PROBLEM REQUIREMENTS. Render every entry verbatim.

EXERCISE MATERIALS.

##########

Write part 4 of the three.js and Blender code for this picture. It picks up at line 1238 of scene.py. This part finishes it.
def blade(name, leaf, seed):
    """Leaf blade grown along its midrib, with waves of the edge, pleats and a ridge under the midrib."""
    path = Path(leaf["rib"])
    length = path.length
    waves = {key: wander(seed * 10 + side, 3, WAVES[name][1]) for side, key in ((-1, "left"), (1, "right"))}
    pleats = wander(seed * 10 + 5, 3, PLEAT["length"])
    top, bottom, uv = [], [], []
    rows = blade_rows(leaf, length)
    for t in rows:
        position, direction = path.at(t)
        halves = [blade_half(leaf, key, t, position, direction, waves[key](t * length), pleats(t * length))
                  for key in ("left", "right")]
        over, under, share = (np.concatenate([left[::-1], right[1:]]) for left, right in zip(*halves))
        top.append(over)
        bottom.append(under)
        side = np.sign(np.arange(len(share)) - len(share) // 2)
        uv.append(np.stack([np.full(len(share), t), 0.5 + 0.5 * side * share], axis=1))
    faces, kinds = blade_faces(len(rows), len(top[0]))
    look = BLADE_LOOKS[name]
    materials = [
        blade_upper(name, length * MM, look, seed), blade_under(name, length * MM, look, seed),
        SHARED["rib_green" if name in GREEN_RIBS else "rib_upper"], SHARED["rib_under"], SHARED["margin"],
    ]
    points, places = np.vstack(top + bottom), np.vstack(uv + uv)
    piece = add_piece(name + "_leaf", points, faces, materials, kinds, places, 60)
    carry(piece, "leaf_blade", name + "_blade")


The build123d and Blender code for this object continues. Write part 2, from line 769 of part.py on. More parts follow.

##########

OUTPUT.
Write part 4 of the three.js and Blender code for this picture. It picks up at line 1238 of scene.py. This part finishes it.
def blade(name, leaf, seed):
    """Leaf blade grown along its midrib, with waves of the edge, pleats and a ridge under the midrib."""
    path = Path(leaf["rib"])
    length = path.length
    waves = {key: wander(seed * 10 + side, 3, WAVES[name][1]) for side, key in ((-1, "left"), (1, "right"))}
    pleats = wander(seed * 10 + 5, 3, PLEAT["length"])
    top, bottom, uv = [], [], []
    rows = blade_rows(leaf, length)
    for t in rows:
        position, direction = path.at(t)
        halves = [blade_half(leaf, key, t, position, direction, waves[key](t * length), pleats(t * length))
                  for key in ("left", "right")]
        over, under, share = (np.concatenate([left[::-1], right[1:]]) for left, right in zip(*halves))
        top.append(over)
        bottom.append(under)
        side = np.sign(np.arange(len(share)) - len(share) // 2)
        uv.append(np.stack([np.full(len(share), t), 0.5 + 0.5 * side * share], axis=1))
    faces, kinds = blade_faces(len(rows), len(top[0]))
    look = BLADE_LOOKS[name]
    materials = [
        blade_upper(name, length * MM, look, seed), blade_under(name, length * MM, look, seed),
        SHARED["rib_green" if name in GREEN_RIBS else "rib_upper"], SHARED["rib_under"], SHARED["margin"],
    ]
    points, places = np.vstack(top + bottom), np.vstack(uv + uv)
    piece = add_piece(name + "_leaf", points, faces, materials, kinds, places, 60)
    carry(piece, "leaf_blade", name + "_blade")


The build123d and Blender code for this object continues. Write part 2, from line 769 of part.py on. More parts follow.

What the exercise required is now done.